While ISIS and the rebel coalitions battle in
northern Aleppo, pro-regime forces have ramped up their presence around
the city and in neighboring regime-held areas. The government reportedly
formed a unit called Shield of Coast Brigade to protect Latakia, but
the move may be a sign of desperation by a regime that’s losing its best fighters and foreign advisors.
“It’s a unit of very uncertain capability,” White
said. “It’s one of these many, many schemes the regime has for
generating forces and filling in these gaps in manpower. If there is an
injection of Iranian forces that could change things.”
That manpower deficit has long been filled by
Iran-backed forces, including Lebanese Hezbollah fighters. There have
been various reports of an influx of these fighters to Syria in the past
week, with numbers ranging from 1,000 to 15,000, many of whom would be deployed to Latakia.
In Aleppo, it is estimated that there are less
than 150 Hezbollah fighters based in two major Shiite towns “who are in a
position to assist ISIS but don’t appear to be doing very much,” White
said.
According to the man who many say is the real
force behind whatever military strength the Syrian regime is still
displaying, those fighters may be getting ready for a counterattack.
"The world will be surprised by what we and the
Syrian military leadership are preparing for the coming days,” General
Qassem Soleimani, the head of the Iranian Revolutionary Guard’s elite
Quds force, said in Syria earlier this week, according to Iran's
official IRNA state news agency.
The Syrian army also launched an operation in
Idlib to strip the opposition of its recent territorial gains.
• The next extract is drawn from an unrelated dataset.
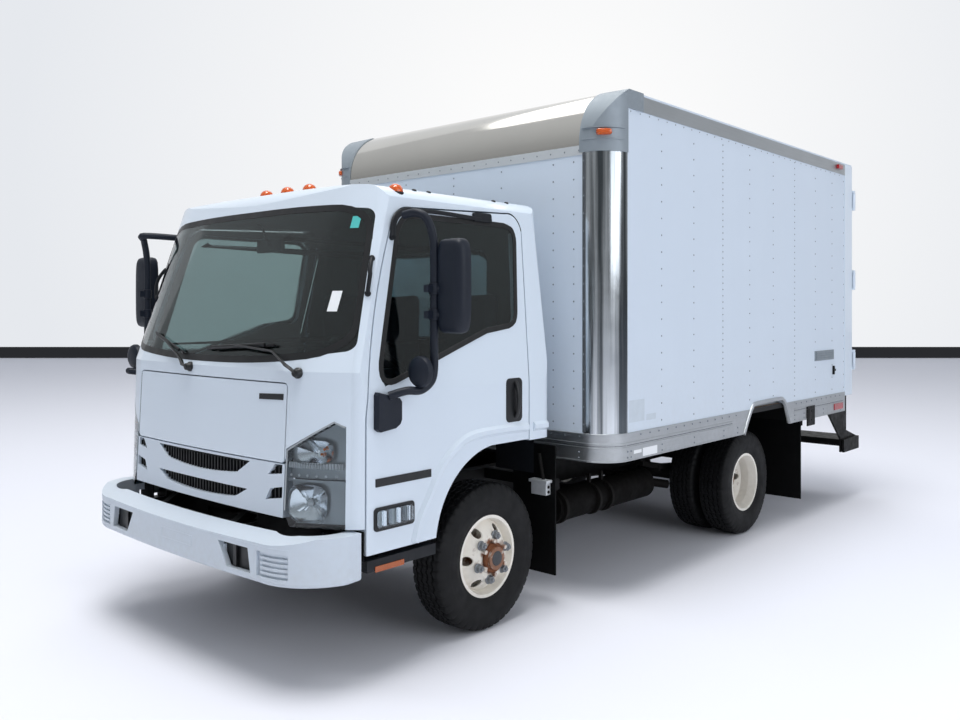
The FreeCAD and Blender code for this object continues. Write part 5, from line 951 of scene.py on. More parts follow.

On
Thursday, the regime launched three rocket attacks that hit a highly
populated area in Idlib, wounding at least 130 people, according to
Doctors Without Borders.
That counterattack in Idlib threatens to spread opposition forces thin, but their leaders are vowing to hold on.
“The battle for Aleppo is continuing,” Hassam Abu
Bakr, the commander of Ahrar al Sham, one of the largest groups in the
Aleppo operations room, told Syria Direct. “As is the battle for Idlib.”